Simulation of earthquake ground acceleration using a seismological model of the Fourier amplitude spectrum and its minimum phase spectrum

The present work involves the development of a new procedure for the generation of synthetic time histories of earthquake ground acceleration. The method is based on a seismological model of the Fourier Amplitude Spectrum of ground acceleration and its Minimum Phase Spectrum. The Minimum Phase Spectrum is selected because it can be computed from the Fourier Amplitude Spectrum. Since the Minimum Phase Spectrum is not an adequate approximation of the Fourier Phase Spectrum of recorded accelerograms, it is modified by means of a cascade of second order all pass filters.

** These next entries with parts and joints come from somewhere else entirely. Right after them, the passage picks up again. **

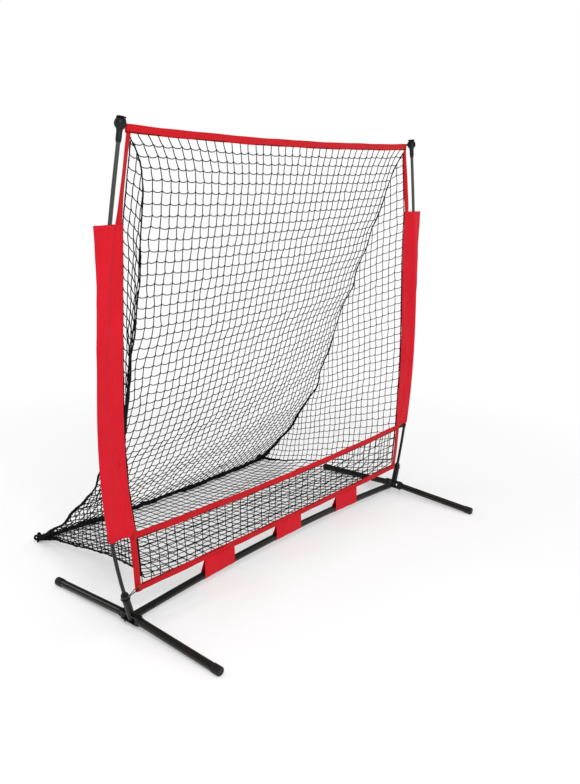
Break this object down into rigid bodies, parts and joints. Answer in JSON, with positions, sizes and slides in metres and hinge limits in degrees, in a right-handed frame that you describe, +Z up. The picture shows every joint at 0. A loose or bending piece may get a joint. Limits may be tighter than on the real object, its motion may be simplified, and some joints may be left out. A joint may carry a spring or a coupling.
{
  "type": "pitching target net",
  "caption": "Free-standing bow-frame catching net with bent side poles, a drop-back netting bag with a front pocket, and folding feet.",
  "frame": {"origin": "on the ground, under the middle of the overall footprint", "axes": "+X to the right seen from the pitcher, -Y towards the pitcher, +Z up"},
  "size_m": [1.7198, 1.1385, 1.5353],
  "materials": {
    "black_steel": "satin black powder coat on round steel tube",
    "glassfibre": "smooth charcoal glass-fibre rod",
    "zinc_steel": "dull zinc plate",
    "black_plastic": "fine-grained black moulding",
    "red_fabric": "red woven polyester with a soft sheen and sewn edges",
    "brass_eyelet": "antique brass, rolled",
    "black_webbing": "black braided elastic and woven webbing",
    "black_netting": "black knotted polyethylene twine, square hung"
  },
  "bodies": {
    "frame": {"crossbar_left": "black_steel", "crossbar_right": "black_steel", "crossbar_joiner": "black_steel", "hub_left": "black_steel", "hub_right": "black_steel", "socket_liners": "black_plastic", "pivot_bolts": "black_steel", "pivot_washers": "zinc_steel", "pivot_nuts": "zinc_steel", "button_springs": "zinc_steel", "pole_lower_left": "black_steel", "pole_lower_right": "black_steel", "pole_upper_left": "glassfibre", "pole_upper_right": "glassfibre", "pole_ferrules": "zinc_steel", "pole_knob_left": "black_plastic", "pole_knob_right": "black_plastic", "sleeve_left": "red_fabric", "sleeve_right": "red_fabric", "top_band": "red_fabric", "pocket_lip": "red_fabric", "bottom_band": "red_fabric", "side_band_left": "red_fabric", "side_band_right": "red_fabric", "tab_left": "red_fabric", "tab_centre": "red_fabric", "tab_right": "red_fabric", "corner_eyelets": "brass_eyelet", "lip_strap_left": "black_webbing", "lip_strap_right": "black_webbing", "top_loop_left": "black_webbing", "top_loop_right": "black_webbing", "bottom_cord_left": "black_webbing", "bottom_cord_right": "black_webbing", "net_back": "black_netting", "net_left": "black_netting", "net_right": "black_netting", "net_floor": "black_netting", "net_front": "black_netting", "side_seam_left": "black_netting", "side_seam_right": "black_netting", "floor_seam_left": "black_netting", "floor_seam_right": "black_netting", "rear_seam": "black_netting"},
    "left_front_foot": {"knuckle_left_front": "black_plastic", "foot_left_front": "black_steel", "foot_cap_left_front": "black_plastic"},
    "left_rear_foot": {"knuckle_left_rear": "black_plastic", "foot_left_rear": "black_steel", "foot_cap_left_rear": "black_plastic"},
    "right_front_foot": {"knuckle_right_front": "black_plastic", "foot_right_front": "black_steel", "foot_cap_right_front": "black_plastic"},
    "right_rear_foot": {"knuckle_right_rear": "black_plastic", "foot_right_rear": "black_steel", "foot_cap_right_rear": "black_plastic"},
    "left_button": {"snap_button_left": "zinc_steel"},
    "right_button": {"snap_button_right": "zinc_steel"}
  },
  "joints": [
    {"name": "left_front_fold", "type": "hinge", "parent": "frame", "child": "left_front_foot", "pos_m": [-0.762, -0.203, 0.0315], "axis": [0, 0, 1], "range_deg": [0, 90]},
    {"name": "left_rear_fold", "type": "hinge", "parent": "frame", "child": "left_rear_foot", "pos_m": [-0.762, -0.137, 0.0315], "axis": [0, 0, -1], "range_deg": [0, 90]},
    {"name": "right_front_fold", "type": "hinge", "parent": "frame", "child": "right_front_foot", "pos_m": [0.762, -0.203, 0.0315], "axis": [0, 0, -1], "range_deg": [0, 90]},
    {"name": "right_rear_fold", "type": "hinge", "parent": "frame", "child": "right_rear_foot", "pos_m": [0.762, -0.137, 0.0315], "axis": [0, 0, 1], "range_deg": [0, 90]},
    {"name": "left_button_press", "type": "slide", "parent": "frame", "child": "left_button", "axis": [0, 1, 0], "range_m": [0, 0.0057]},
    {"name": "right_button_press", "type": "slide", "parent": "frame", "child": "right_button", "axis": [0, 1, 0], "range_m": [0, 0.0057]}
  ]
}
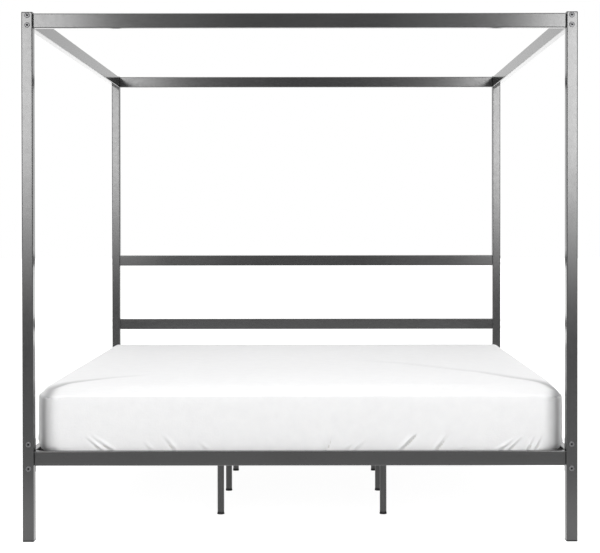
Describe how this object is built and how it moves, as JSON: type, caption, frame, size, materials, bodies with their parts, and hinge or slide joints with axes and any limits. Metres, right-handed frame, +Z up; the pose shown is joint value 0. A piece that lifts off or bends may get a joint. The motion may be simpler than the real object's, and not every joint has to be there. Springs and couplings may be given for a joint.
{
  "type": "four poster canopy bed",
  "caption": "King-size bed with a square steel tube canopy frame on tall corner posts, an open rail headboard, a slatted base with support legs, and a mattress in a fitted sheet.",
  "frame": {"origin": "middle of the bed's outline, on the floor", "axes": "+X to the right seen from the foot end, +Y from the foot end to the head end, +Z up"},
  "size_m": [1.8986, 2.0886, 1.8083],
  "materials": {
    "graphite_powder_coat": "semi-gloss dark grey powder coat",
    "black_powder_coat": "satin black powder coat",
    "black_plastic": "moulded black plastic, fine texture",
    "grey_bolt_steel": "grey coated bolt heads with dark sockets",
    "mattress_ticking": "off-white knitted mattress cover",
    "white_cotton": "plain woven white cotton"
  },
  "bodies": {
    "bed_frame": {"post_foot_left": "graphite_powder_coat", "post_cap_foot_left": "black_plastic", "post_glide_foot_left": "black_plastic", "post_foot_right": "graphite_powder_coat", "post_cap_foot_right": "black_plastic", "post_glide_foot_right": "black_plastic", "post_head_left": "graphite_powder_coat", "post_cap_head_left": "black_plastic", "post_glide_head_left": "black_plastic", "post_head_right": "graphite_powder_coat", "post_cap_head_right": "black_plastic", "post_glide_head_right": "black_plastic", "canopy_rail_foot": "graphite_powder_coat", "canopy_rail_head": "graphite_powder_coat", "canopy_rail_left": "graphite_powder_coat", "canopy_rail_right": "graphite_powder_coat", "base_rail_foot": "graphite_powder_coat", "base_rail_head": "graphite_powder_coat", "side_rail_left": "graphite_powder_coat", "side_rail_right": "graphite_powder_coat", "headboard_rail_upper": "graphite_powder_coat", "headboard_rail_lower": "graphite_powder_coat", "canopy_bolts_foot_left": "grey_bolt_steel", "base_bolts_foot_left": "grey_bolt_steel", "post_bolts_head_left": "grey_bolt_steel", "canopy_bolts_foot_right": "grey_bolt_steel", "base_bolts_foot_right": "grey_bolt_steel", "post_bolts_head_right": "grey_bolt_steel", "slat_01": "black_powder_coat", "slat_02": "black_powder_coat", "slat_03": "black_powder_coat", "slat_04": "black_powder_coat", "slat_05": "black_powder_coat", "slat_06": "black_powder_coat", "slat_07": "black_powder_coat", "slat_08": "black_powder_coat", "slat_09": "black_powder_coat", "slat_10": "black_powder_coat", "slat_11": "black_powder_coat", "slat_12": "black_powder_coat", "slat_13": "black_powder_coat", "slat_14": "black_powder_coat", "slat_15": "black_powder_coat", "slat_16": "black_powder_coat", "slat_17": "black_powder_coat", "support_leg_1_left": "black_powder_coat", "support_leg_1_right": "black_powder_coat", "support_leg_2_left": "black_powder_coat", "support_leg_2_right": "black_powder_coat", "support_leg_3_left": "black_powder_coat", "support_leg_3_right": "black_powder_coat"},
    "mattress_and_sheet": {"mattress": "mattress_ticking", "fitted_sheet": "white_cotton"},
    "foot_1_left": {"levelling_foot_1_left": "black_plastic"},
    "foot_1_right": {"levelling_foot_1_right": "black_plastic"},
    "foot_2_left": {"levelling_foot_2_left": "black_plastic"},
    "foot_2_right": {"levelling_foot_2_right": "black_plastic"},
    "foot_3_left": {"levelling_foot_3_left": "black_plastic"},
    "foot_3_right": {"levelling_foot_3_right": "black_plastic"}
  },
  "joints": [
    {"name": "mattress_lift", "type": "slide", "parent": "bed_frame", "child": "mattress_and_sheet", "axis": [0, 0, 1], "range_m": [0, 0.3]},
    {"name": "foot_levelling_1_left", "type": "slide", "parent": "bed_frame", "child": "foot_1_left", "axis": [0, 0, -1], "range_m": [0, 0.01]},
    {"name": "foot_levelling_1_right", "type": "slide", "parent": "bed_frame", "child": "foot_1_right", "axis": [0, 0, -1], "range_m": [0, 0.01]},
    {"name": "foot_levelling_2_left", "type": "slide", "parent": "bed_frame", "child": "foot_2_left", "axis": [0, 0, -1], "range_m": [0, 0.01]},
    {"name": "foot_levelling_2_right", "type": "slide", "parent": "bed_frame", "child": "foot_2_right", "axis": [0, 0, -1], "range_m": [0, 0.01]},
    {"name": "foot_levelling_3_left", "type": "slide", "parent": "bed_frame", "child": "foot_3_left", "axis": [0, 0, -1], "range_m": [0, 0.01]},
    {"name": "foot_levelling_3_right", "type": "slide", "parent": "bed_frame", "child": "foot_3_right", "axis": [0, 0, -1], "range_m": [0, 0.01]}
  ]
}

To account for the effect of the noise in the Fourier Amplitude Spectrum upon the shape and strong motion duration of accelerograms, the Fourier Amplitude Spectrum of the synthetic time histories is constructed by multiplying the smooth Fourier Amplitude Spectrum given by the seismological model with a noisy function in the frequency domain. The adequacy of the new model is assessed by simulating two well known accelerograms from available seismological data. Also simulated with the new model are ground acceleration time histories caused by the Charleston, South Carolina, earthquake of 1886. As suggested by the simulations, the procedure developed here generates synthetic time histories of ground acceleration with properties similar to those expected from recorded accelerograms. It has the following advantages: (1) it can be used in cases in which no recorded accelerograms are available; (2) it does not require a large computational effort.